On 1/29/2026 3:04 PM, Gregory Price wrote:
> In the current kmem driver binding process, the only way for users
> to define hotplug policy is via a build-time option, or by not
> onlining memory by default and setting each individual memory block
> online after hotplug occurs.  We can solve this with a configuration
> step between region-probe and dax-probe.
> 
> Add the infrastructure for a two-stage driver binding for kmem-mode
> dax regions.
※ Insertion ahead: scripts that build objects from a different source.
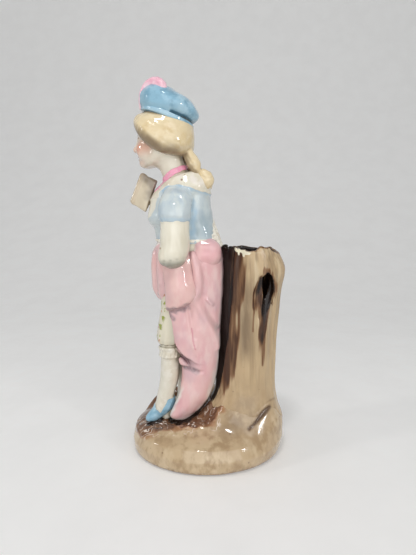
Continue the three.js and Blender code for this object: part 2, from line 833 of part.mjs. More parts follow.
// The far swag, which shows past the front of the figure.
function rightSwag(grow) {
  const station = (back, across, down, long, wide) =>
    fold(back, across, down, torsoHalfDepth * long, hipHalfWidth * wide);
  const pleats = (angle, t) => 0.125 * swagDepth * Math.cos(7 * angle) * smooth(0, 0.3, t);
  return loft(
    [
      station(-0.39, 0.28, 0.017, 0.74, 0.95),
      station(-0.45, 0.3, 0.073, 0.77, 1.06),
      station(-0.43, 0.35, 0.168, 0.74, 1.08),
      station(-0.29, 0.5, 0.251, 0.56, 0.86),
    ],
    { level: true, caps: [swagDepth * 0.18, swagDepth * 0.54], relief: pleats, around: 26 },
    grow,
  );
}

// The puff of the bustle, gathered over the top of the train.
function backPuff(grow) {
  const station = (back, across, down, long, wide) =>
    fold(back, across, down, torsoHalfDepth * long, hipHalfWidth * wide);
  return loft(
    [
      station(0.62, -0.07, 0.036, 0.6, 0.97),
      station(0.64, -0.08, 0.077, 0.64, 1.06),
      station(0.62, -0.07, 0.115, 0.56, 0.96),
    ],
    { level: true, caps: [swagDepth * 0.28, swagDepth * 0.32] },
    grow,
  );
}

// The train: a long heavy fold from the bustle to the ground, sweeping forward at its foot.
function train(grow) {
  const side = new THREE.Vector3(Math.cos(trainTurn), Math.sin(trainTurn), 0);
  const station = (back, across, down, wide, deep) =>
    fold(back, across, down, trainHalfWidth * wide, trainHalfDepth * deep);
  const pleats = (angle, t) => 0.09 * swagDepth * Math.cos(6 * angle + 0.8) * smooth(0.1, 0.4, t);
  return loft(
    [
      station(0.6, 0.03, 0.084, 0.95, 0.98),
      station(0.55, -0.08, 0.272, 1.03, 1.04),
      station(0.51, -0.17, 0.461, 1, 1),
      station(0.47, -0.23, 0.649, 0.91, 0.86),
      station(0.35, -0.28, 0.843, 0.76, 0.72),
      station(0.1, -0.35, 0.927, 0.67, 0.56),
      station(-0.14, -0.42, 0.983, 0.51, 0.39),
    ],
    { level: true, side, caps: [swagDepth * 0.36, swagDepth * 0.25], relief: pleats, around: 26 },
    grow,
  );
}

// The pieces in the order in which they are luted. Each is cut to all that come before it.
const pieces = [
  { name: "stump_vase", group: "vessel", look: "bark", form: stump, made: stumpVase },
  { name: "base_mound", group: "vessel", look: "tan", form: mound },
  { name: "left_stocking", group: "legs", look: "white", form: (g) => stocking(legs.left, g) },
  { name: "right_stocking", group: "legs", look: "white", form: (g) => stocking(legs.right, g) },
  { name: "left_shoe", group: "legs", look: "blue", form: (g) => shoe(legs.left, g) },
  { name: "right_shoe", group: "legs", look: "blue", form: (g) => shoe(legs.right, g) },
  { name: "left_knee_band", group: "legs", look: "white", form: (g) => kneeBand(legs.left, g) },
  { name: "right_knee_band", group: "legs", look: "white", form: (g) => kneeBand(legs.right, g) },
  { name: "breeches", group: "legs", look: "white", form: breeches },
  { name: "head", group: "body", look: "skin", form: head },
  { name: "letter", group: "body", look: "white", form: letter },
  { name: "left_arm", group: "body", look: "skin", form: leftArm },
  { name: "right_arm", group: "body", look: "skin", form: rightArm },
  { name: "left_sleeve", group: "body", look: "paleBlue", form: (g) => sleeve(-1, g) },
  { name: "right_sleeve", group: "body", look: "paleBlue", form: (g) => sleeve(1, g) },
  { name: "neck_ribbon", group: "body", look: "rose", form: neckRibbon },
  { name: "jacket", group: "body", look: "paleBlue", form: jacket },
  { name: "kerchief", group: "body", look: "white", form: kerchief },
  { name: "near_ringlet", group: "headdress", look: "blonde", form: (g) => ringlet(1.12, -0.43, 0, g) },
  { name: "far_ringlet", group: "headdress", look: "blonde", form: (g) => ringlet(1.07, 0.46, 0.08, g) },
  { name: "beret_band", group: "headdress", look: "blue", form: beretBand },
  { name: "hair", group: "headdress", look: "blonde", form: hair },
  { name: "plume", group: "headdress", look: "rose", form: plume },
  { name: "beret_crown", group: "headdress", look: "blue", form: beretCrown },
  { name: "left_swag", group: "drapery", look: "pink", form: leftSwag },
  { name: "waist_frill", group: "drapery", look: "white", form: waistFrill },
  { name: "back_puff", group: "drapery", look: "pink", form: backPuff },
  { name: "right_swag", group: "drapery", look: "pink", form: rightSwag },
  { name: "train", group: "drapery", look: "pink", form: train },
];

// The largest body of a solid, without the crumbs that a cut may leave.
function largest(solid) {
  return solid.decompose().reduce((best, body) => (body.volume() > best.volume() ? body : best));
}

// A mesh whose own origin is the middle of its piece.
function meshOf(name, solid, look) {
  const { vertProperties, triVerts } = solid.getMesh();
  const geometry = new THREE.BufferGeometry();
  geometry.setAttribute("position", new THREE.BufferAttribute(vertProperties, 3));
  geometry.setIndex(new THREE.BufferAttribute(triVerts, 1));
  geometry.computeBoundingBox();
  const middle = geometry.boundingBox.getCenter(new THREE.Vector3());
  geometry.translate(-middle.x, -middle.y, -middle.z);
  geometry.computeVertexNormals();
  const material = new THREE.MeshStandardMaterial({ ...colours[look], metalness: 0, flatShading: true });
  const mesh = new THREE.Mesh(geometry, material);
  mesh.name = name;
  mesh.position.copy(middle);
  return mesh;
}

const vase = new THREE.Group();
const groups = {
  vessel: new THREE.Group(),
  legs: new THREE.Group(),
  body: new THREE.Group(),
  headdress: new THREE.Group(),
  drapery: new THREE.Group(),
};
vase.add(...Object.values(groups));

const cutters = [];
for (const { name, group, look, form, made } of pieces) {
  let solid = made ? made() : form(0);
  for (const cutter of cutters) solid = solid.subtract(cutter);
  groups[group].add(meshOf(name, largest(solid), look));
  cutters.push(form(joint));
}

export default vase;
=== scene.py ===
import math
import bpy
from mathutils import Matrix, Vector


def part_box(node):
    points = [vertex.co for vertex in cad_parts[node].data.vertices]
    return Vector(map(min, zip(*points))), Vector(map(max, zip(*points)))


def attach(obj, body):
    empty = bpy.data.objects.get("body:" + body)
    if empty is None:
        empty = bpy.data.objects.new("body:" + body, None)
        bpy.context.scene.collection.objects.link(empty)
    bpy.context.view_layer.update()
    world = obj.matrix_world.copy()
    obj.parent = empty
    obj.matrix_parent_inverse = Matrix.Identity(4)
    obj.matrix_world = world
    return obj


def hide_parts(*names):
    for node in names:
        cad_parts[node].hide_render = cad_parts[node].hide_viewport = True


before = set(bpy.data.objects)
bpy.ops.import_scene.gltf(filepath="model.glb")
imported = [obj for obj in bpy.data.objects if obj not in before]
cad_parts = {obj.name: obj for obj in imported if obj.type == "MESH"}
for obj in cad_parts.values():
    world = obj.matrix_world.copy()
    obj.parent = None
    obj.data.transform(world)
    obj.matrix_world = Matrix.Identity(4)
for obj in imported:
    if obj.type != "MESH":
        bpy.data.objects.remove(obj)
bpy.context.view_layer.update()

from concurrent.futures import ThreadPoolExecutor
from functools import reduce
from itertools import product

import bpy
import numpy as np
from mathutils import Vector

# A glazed porcelain figural bud vase. Every piece is a closed field of distances, in millimetres.
# The fields of neighbours flow into each other as slip-cast clay does, and each piece keeps the share
# of the skin that is its own. The skin is then drawn as a mesh over the piece's box in the frame.

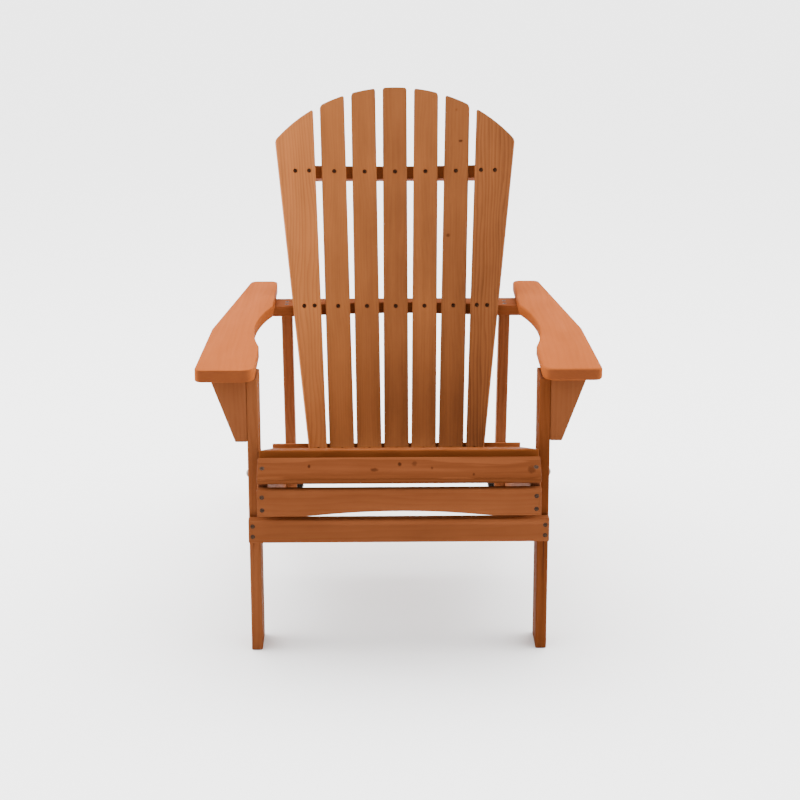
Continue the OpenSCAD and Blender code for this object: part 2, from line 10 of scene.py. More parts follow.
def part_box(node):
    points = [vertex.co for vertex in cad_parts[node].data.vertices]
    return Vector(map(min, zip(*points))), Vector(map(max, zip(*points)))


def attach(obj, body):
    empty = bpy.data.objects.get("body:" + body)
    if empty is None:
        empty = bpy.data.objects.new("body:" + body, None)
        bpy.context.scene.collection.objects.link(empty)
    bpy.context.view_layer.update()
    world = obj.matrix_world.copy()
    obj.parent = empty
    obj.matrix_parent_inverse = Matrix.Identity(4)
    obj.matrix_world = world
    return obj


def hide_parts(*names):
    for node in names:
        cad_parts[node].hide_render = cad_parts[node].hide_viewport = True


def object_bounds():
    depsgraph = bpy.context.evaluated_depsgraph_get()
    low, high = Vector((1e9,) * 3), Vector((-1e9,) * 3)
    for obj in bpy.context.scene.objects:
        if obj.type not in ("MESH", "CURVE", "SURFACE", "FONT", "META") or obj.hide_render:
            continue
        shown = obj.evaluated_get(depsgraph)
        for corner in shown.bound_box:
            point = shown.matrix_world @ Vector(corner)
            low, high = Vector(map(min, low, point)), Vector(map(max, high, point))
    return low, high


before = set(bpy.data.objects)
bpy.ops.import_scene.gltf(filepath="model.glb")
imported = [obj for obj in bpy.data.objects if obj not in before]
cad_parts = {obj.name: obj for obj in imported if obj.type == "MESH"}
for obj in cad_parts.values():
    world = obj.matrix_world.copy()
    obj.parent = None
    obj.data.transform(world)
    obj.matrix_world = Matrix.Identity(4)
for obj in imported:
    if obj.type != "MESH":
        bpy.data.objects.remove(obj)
cad_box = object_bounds()

# ---- Front legs -------------------------------------------------------------
# Two upright boards of oiled wood that stand on their sawn ends and carry the arms. All their
# edges are eased.

UP = Vector((0, 0, 1))
BACK = Vector((0, 1, 0))
LEG_EASE = 0.002
# points closer than this are one point
WELD = 2e-6
# edges that turn more than this are edges of the board, and not part of a curve
EDGE_TURN = math.radians(35)
# the outline of a screw hole is smaller than this
HOLE_REACH = 0.03
# each board comes from its own place in the log, far along it and a little deeper than the last,
# and has its own tone
LOG_STEP = 3.7
DEPTH_STEP, DEPTH_ROOM = 0.037, 0.03
TONE_STEP = 0.618
board_numbers = itertools.count(1)


def ease_edges(mesh, radius):
    """Rounds a board's own edges. Small rings of edges are screw holes, and stay sharp."""
    work = bmesh.new()
    work.from_mesh(mesh)
    bmesh.ops.remove_doubles(work, verts=work.verts, dist=WELD)
    flat = math.radians(0.4)
    bmesh.ops.dissolve_limit(work, angle_limit=flat, verts=work.verts, edges=work.edges)
    low = [min(v.co[k] for v in work.verts) for k in range(3)]
    high = [max(v.co[k] for v in work.verts) for k in range(3)]
    edges = [e for e in work.edges if e.is_manifold and e.calc_face_angle() > EDGE_TURN]
    # a dict and not a set, so that the rings are found in the same order each time
    sharp, rounded = dict.fromkeys(edges), []
    while sharp:
        ring, rim = [], [sharp.popitem()[0]]
        while rim:
            edge = rim.pop()
            ring.append(edge)
            for end in edge.verts:
                for other in end.link_edges:
                    if other in sharp:
                        del sharp[other]
                        rim.append(other)
        spots = [v.co for e in ring for v in e.verts]
        reach = max(max(p[k] for p in spots) - min(p[k] for p in spots) for k in range(3))
        if reach > HOLE_REACH:
            rounded += ring
    bmesh.ops.bevel(
        work, geom=rounded, offset=radius, segments=3, profile=0.5, affect="EDGES",
        clamp_overlap=True, material=-1,
    )
    # a worked edge never stands outside the board
    for v in work.verts:
        v.co = [min(max(v.co[k], low[k]), high[k]) for k in range(3)]
    bmesh.ops.recalc_face_normals(work, faces=work.faces)
    work.to_mesh(mesh)
    work.free()


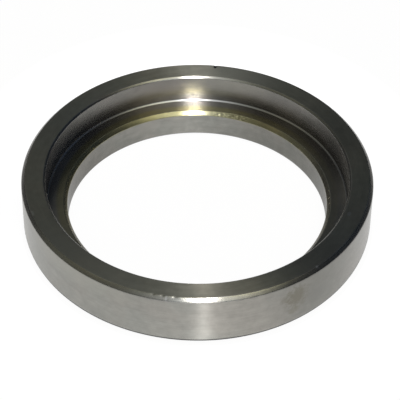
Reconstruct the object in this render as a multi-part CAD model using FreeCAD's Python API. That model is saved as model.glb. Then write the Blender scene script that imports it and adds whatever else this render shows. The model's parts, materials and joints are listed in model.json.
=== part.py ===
import FreeCAD, Part
import os

os.makedirs("parts", exist_ok=True)

# Overall sizes of the ring, in millimetres
outer_diameter = 100.0
height = 17.5

# Stepped inside: a race recess that opens upwards, over a narrower through bore
race_wall = 6.8          # radial thickness between the race and the outside
recess_depth = 9.0       # from the top face down to the shoulder
shoulder_width = 5.95    # radial width of the shoulder, from the race to the bore

# Chamfers at 45 degrees, each the length of one leg
rim_chamfer = 1.0        # outer edge of the top face
mouth_chamfer = 0.5      # inner edge of the top face, where the mating part enters
bore_chamfer = 1.0       # upper edge of the bore
foot_chamfer = 0.4       # foot of the race, left by the corner of the turning tool

# Radii
back_corner_radius = 3.2     # outer edge of the back face
bore_edge_radius = 0.9       # lower edge of the bore

# Surfaces that follow from the sizes above; the origin is the centre of the back face
outer_radius = outer_diameter / 2
race_radius = outer_radius - race_wall
bore_radius = race_radius - shoulder_width
back_z = 0.0
top_z = back_z + height
shoulder_z = top_z - recess_depth


def step_from(corner, neighbour, distance):
    """The point at a distance from a corner along the side towards its neighbour."""
    side = neighbour - corner
    return corner + side.normalize() * distance


def chamfered(corner, before, after, leg):
    """A straight edge across a square corner."""
    start = step_from(corner, before, leg)
    end = step_from(corner, after, leg)
    return Part.LineSegment(start, end)


def rounded(corner, before, after, radius):
    """An arc across a square corner, tangent to both of its sides."""
    start = step_from(corner, before, radius)
    end = step_from(corner, after, radius)
    centre = start + end - corner
    middle = step_from(centre, corner, radius)
    return Part.Arc(start, middle, end)


def section_face():
    """Half section of the ring in the XZ plane, walked once round from the back corner."""
    corners = [
        (outer_radius, back_z, rounded, back_corner_radius),
        (outer_radius, top_z, chamfered, rim_chamfer),
        (race_radius, top_z, chamfered, mouth_chamfer),
        (race_radius, shoulder_z, chamfered, foot_chamfer),
        (bore_radius, shoulder_z, chamfered, bore_chamfer),
        (bore_radius, back_z, rounded, bore_edge_radius),
    ]
    points = [FreeCAD.Vector(radius, 0, z) for radius, z, edge_break, size in corners]
    breaks = []
    for i, (radius, z, edge_break, size) in enumerate(corners):
        following = points[(i + 1) % len(points)]
        breaks.append(edge_break(points[i], points[i - 1], following, size))
    edges = []
    for i, edge in enumerate(breaks):
        previous = breaks[i - 1]
        edges.append(Part.LineSegment(previous.EndPoint, edge.StartPoint).toShape())
        edges.append(edge.toShape())
    return Part.Face(Part.Wire(edges))


def race_ring():
    """The ring, turned from one piece of steel about +Z."""
    axis_point = FreeCAD.Vector(0, 0, 0)
    ring_axis = FreeCAD.Vector(0, 0, 1)
    return section_face().revolve(axis_point, ring_axis, 360)


ring = race_ring()
ring.exportStep("parts/race_ring.step")
box = ring.optimalBoundingBox(False)
print("race_ring", ring.ShapeType, "valid", ring.isValid())
print("box", round(box.XLength, 3), round(box.YLength, 3), round(box.ZLength, 3))
print("volume", round(ring.Volume / 1000, 3), "cm3")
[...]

The cxl_dax_kmem_region driver probes cxl_sysram_region
> devices and creates cxl_dax_region with dax_driver=kmem.
> 
> This creates an interposition step where users can configure policy.
> 
> Device hierarchy:
>   region0 -> sysram_region0 -> dax_region0 -> dax0.0

This technically comes up in the devdax_region driver patch first, but I 
noticed it here
so this is where I'm putting it:

I like the idea here, but the implementation is all off. Firstly, 
devm_cxl_add_sysram_region()
is never called outside of sysram_region_driver::probe(), so I'm not sure how 
they ever get
added to the system (same with devdax regions).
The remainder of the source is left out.